Data segment:

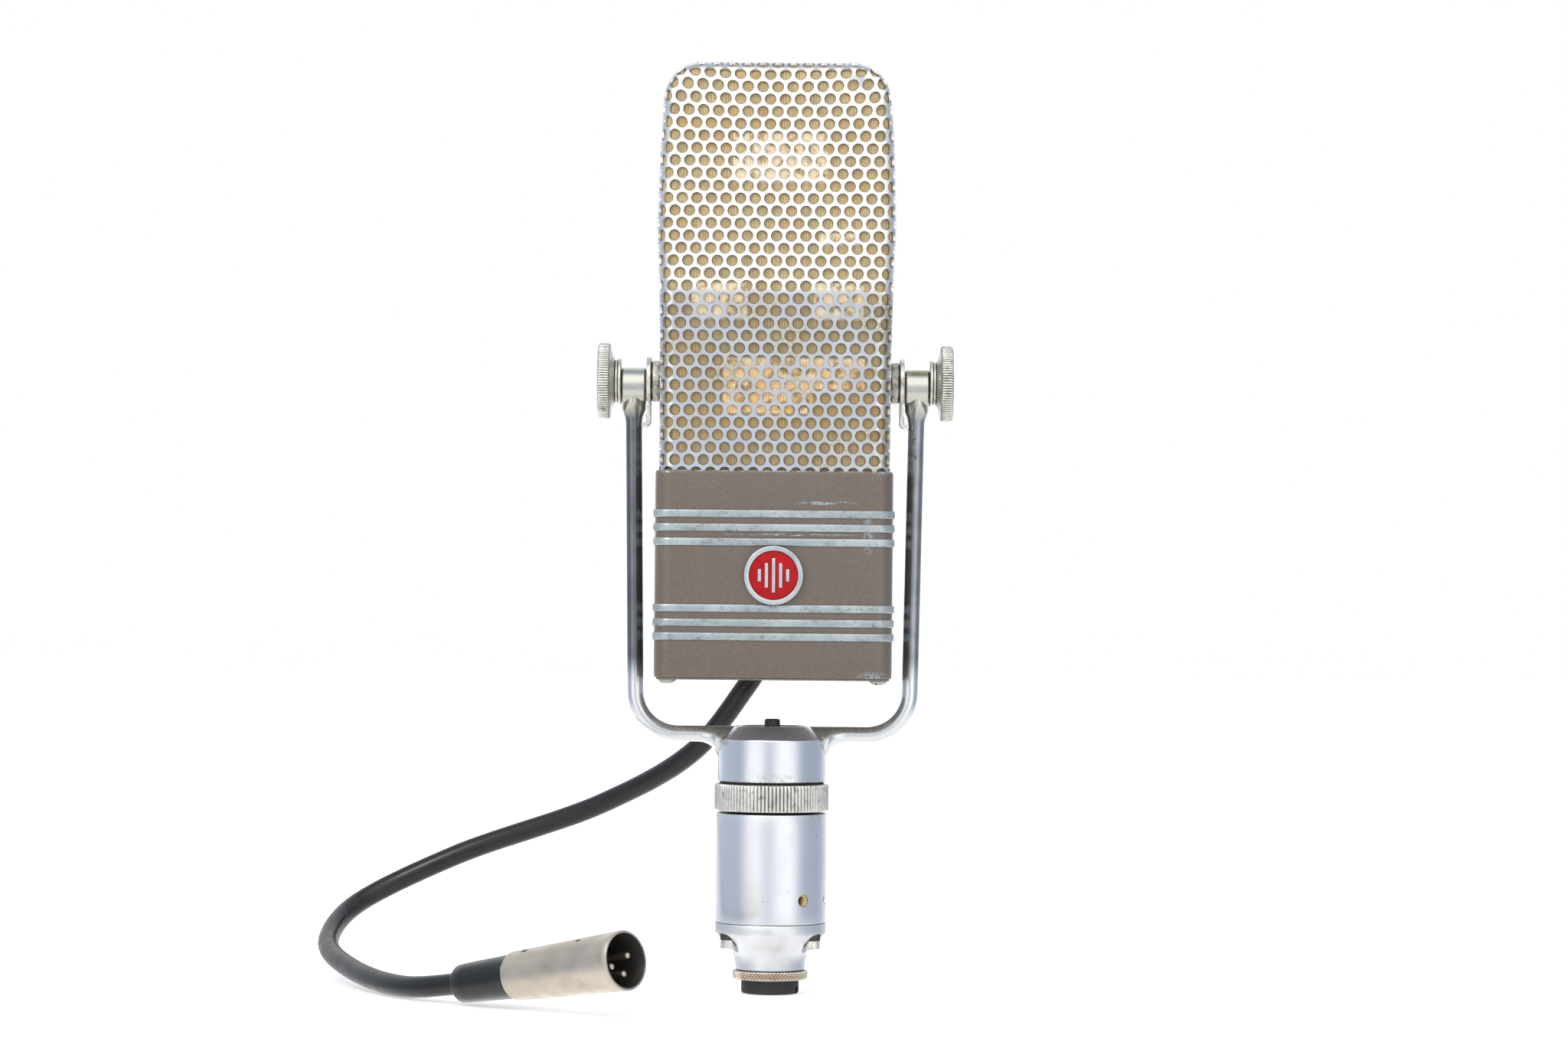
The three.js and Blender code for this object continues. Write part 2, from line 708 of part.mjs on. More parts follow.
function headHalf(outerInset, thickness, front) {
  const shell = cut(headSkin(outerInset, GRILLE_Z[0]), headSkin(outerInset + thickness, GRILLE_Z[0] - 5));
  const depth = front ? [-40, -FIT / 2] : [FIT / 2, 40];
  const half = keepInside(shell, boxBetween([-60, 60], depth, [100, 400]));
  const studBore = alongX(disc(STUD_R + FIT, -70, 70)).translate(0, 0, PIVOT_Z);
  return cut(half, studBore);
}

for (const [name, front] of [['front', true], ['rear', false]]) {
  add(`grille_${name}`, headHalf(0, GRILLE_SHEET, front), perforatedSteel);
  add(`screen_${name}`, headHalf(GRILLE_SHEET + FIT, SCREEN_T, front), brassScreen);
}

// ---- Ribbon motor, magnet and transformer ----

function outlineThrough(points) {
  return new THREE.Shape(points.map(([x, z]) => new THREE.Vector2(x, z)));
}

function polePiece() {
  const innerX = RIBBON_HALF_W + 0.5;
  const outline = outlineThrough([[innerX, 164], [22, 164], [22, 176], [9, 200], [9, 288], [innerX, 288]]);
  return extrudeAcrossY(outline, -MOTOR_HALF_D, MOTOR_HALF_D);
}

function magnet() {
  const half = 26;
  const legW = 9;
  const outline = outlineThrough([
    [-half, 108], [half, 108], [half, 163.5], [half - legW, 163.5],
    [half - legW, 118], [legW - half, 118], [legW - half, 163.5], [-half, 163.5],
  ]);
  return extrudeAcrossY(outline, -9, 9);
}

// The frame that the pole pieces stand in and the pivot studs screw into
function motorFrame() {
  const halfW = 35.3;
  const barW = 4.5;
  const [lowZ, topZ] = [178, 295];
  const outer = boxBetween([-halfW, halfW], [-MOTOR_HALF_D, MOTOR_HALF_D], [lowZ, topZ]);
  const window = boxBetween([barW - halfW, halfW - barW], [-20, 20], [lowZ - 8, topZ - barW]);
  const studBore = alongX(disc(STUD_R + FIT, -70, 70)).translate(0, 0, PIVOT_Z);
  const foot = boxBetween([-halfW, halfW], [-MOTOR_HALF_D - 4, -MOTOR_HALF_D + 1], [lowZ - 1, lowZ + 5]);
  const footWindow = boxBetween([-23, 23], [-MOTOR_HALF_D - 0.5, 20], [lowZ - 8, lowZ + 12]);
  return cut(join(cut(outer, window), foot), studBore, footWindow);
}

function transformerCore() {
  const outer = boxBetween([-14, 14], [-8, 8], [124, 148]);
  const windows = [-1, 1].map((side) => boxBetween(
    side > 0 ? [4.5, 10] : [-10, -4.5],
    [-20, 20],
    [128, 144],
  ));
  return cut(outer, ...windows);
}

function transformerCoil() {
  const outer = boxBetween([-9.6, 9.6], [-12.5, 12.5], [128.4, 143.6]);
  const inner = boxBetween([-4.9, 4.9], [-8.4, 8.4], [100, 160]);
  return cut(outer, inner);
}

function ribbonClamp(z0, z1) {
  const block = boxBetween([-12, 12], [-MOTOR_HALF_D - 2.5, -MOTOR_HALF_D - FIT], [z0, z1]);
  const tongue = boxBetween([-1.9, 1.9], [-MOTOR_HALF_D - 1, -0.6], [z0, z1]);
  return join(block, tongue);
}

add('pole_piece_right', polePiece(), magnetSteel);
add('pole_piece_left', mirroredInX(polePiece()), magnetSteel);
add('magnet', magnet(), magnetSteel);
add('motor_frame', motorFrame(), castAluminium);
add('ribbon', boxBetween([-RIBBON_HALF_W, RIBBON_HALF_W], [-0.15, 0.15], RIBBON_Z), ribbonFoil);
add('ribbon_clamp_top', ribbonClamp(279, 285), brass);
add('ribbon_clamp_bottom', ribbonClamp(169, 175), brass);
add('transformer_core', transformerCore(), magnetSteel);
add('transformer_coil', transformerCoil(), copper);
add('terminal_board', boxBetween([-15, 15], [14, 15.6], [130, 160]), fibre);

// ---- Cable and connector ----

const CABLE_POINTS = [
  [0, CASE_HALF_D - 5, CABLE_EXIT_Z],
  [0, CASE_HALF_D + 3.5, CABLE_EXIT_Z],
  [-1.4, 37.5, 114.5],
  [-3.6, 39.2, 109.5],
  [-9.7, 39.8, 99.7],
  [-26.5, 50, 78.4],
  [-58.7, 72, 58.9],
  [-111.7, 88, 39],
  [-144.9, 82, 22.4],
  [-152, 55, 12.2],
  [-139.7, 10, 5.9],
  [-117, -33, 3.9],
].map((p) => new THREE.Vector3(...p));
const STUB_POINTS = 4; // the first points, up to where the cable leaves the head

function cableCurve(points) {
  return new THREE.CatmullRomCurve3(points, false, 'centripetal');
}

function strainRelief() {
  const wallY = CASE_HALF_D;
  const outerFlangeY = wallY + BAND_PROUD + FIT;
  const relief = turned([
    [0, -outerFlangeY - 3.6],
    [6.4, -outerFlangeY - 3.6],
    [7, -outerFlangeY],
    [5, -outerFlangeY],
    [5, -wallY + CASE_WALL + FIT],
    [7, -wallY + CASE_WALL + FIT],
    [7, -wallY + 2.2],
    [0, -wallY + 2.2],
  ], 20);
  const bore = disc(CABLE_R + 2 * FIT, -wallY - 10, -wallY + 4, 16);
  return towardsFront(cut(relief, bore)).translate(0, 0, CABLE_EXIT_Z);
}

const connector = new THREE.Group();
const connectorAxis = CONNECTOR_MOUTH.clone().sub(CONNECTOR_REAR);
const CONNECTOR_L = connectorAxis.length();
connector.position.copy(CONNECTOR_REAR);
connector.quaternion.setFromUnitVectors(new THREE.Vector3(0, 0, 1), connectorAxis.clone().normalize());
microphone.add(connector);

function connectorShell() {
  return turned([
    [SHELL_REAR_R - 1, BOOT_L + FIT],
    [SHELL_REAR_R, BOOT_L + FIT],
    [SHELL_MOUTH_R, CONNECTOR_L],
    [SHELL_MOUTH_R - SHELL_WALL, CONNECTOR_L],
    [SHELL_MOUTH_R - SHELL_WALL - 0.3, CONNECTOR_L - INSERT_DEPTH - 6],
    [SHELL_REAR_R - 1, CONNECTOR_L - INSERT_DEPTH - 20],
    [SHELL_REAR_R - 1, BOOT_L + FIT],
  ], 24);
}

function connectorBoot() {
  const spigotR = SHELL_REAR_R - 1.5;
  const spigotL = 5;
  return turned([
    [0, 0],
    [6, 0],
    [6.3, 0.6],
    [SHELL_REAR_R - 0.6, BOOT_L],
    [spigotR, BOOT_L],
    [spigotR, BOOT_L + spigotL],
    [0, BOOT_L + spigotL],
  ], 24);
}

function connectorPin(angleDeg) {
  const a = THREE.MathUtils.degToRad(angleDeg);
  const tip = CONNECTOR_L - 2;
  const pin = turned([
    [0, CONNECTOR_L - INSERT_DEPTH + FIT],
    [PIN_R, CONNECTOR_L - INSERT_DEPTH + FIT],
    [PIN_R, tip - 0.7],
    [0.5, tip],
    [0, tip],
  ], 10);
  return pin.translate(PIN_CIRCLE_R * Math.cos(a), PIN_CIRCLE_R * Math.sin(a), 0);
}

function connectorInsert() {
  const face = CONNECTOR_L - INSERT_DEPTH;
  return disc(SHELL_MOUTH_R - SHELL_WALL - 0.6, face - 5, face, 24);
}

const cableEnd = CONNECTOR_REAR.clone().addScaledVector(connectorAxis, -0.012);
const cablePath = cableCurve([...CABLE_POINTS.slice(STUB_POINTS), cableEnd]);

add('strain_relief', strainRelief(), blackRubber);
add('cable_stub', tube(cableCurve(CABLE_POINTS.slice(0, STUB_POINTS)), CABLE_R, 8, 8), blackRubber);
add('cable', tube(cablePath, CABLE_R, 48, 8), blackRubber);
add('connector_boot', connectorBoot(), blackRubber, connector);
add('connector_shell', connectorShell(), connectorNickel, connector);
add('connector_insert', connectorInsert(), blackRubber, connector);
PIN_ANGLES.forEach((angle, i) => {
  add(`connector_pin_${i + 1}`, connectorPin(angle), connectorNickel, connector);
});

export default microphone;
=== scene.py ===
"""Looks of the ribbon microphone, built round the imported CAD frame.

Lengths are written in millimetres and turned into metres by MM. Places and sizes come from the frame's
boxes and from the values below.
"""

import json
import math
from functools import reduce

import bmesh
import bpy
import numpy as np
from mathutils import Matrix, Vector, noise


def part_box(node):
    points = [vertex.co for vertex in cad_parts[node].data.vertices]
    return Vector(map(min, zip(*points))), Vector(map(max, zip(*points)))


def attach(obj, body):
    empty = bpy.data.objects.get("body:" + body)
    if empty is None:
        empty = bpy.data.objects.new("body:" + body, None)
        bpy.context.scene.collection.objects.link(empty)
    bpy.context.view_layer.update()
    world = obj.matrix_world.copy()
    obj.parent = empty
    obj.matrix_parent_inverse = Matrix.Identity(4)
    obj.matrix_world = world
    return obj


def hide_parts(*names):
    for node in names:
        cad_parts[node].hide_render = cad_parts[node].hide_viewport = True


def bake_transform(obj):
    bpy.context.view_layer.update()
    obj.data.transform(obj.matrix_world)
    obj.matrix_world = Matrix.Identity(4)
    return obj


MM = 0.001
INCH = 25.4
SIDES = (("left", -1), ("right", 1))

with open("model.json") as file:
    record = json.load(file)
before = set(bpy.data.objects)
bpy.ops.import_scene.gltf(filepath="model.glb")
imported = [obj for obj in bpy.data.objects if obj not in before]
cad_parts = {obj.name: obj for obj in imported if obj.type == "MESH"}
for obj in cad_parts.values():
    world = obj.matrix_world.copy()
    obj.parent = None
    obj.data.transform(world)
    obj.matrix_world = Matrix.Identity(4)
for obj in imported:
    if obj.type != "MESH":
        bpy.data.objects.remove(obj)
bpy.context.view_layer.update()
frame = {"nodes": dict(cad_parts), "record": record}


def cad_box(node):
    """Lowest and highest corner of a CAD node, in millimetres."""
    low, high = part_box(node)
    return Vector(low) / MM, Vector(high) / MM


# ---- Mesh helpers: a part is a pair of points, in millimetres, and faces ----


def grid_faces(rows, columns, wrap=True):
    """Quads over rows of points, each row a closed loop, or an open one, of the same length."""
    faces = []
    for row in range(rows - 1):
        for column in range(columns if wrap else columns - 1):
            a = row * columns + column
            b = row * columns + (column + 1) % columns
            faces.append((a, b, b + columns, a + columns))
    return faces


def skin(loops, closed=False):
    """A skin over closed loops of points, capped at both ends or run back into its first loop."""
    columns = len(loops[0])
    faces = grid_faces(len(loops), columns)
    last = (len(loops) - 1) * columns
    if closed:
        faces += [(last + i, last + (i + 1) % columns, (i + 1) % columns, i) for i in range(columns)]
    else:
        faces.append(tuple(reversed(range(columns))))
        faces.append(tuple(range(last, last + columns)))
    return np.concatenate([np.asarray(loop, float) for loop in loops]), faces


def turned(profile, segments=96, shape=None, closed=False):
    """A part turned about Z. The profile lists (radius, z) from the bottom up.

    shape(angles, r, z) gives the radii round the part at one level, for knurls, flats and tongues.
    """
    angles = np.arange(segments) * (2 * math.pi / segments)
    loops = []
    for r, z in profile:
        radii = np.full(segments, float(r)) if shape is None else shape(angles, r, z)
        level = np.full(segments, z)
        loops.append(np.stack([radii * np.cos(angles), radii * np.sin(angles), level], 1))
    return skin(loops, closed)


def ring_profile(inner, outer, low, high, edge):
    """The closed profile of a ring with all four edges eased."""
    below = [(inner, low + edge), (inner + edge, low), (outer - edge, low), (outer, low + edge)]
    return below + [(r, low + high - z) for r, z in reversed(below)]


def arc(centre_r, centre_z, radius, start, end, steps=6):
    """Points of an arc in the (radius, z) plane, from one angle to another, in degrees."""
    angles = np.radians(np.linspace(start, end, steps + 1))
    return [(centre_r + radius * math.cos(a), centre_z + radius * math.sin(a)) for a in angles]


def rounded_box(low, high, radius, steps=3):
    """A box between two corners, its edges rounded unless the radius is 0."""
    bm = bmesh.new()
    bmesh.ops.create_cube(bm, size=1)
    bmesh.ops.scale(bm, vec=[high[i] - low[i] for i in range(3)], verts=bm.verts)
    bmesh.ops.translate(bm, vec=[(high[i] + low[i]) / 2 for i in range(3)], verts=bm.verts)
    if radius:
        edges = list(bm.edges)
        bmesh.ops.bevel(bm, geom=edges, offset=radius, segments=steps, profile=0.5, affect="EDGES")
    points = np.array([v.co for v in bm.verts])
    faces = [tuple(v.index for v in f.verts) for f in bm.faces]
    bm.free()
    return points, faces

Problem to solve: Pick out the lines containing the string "type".

Answer below:
cad_parts = {obj.name: obj for obj in imported if obj.type == "MESH"}
    if obj.type != "MESH":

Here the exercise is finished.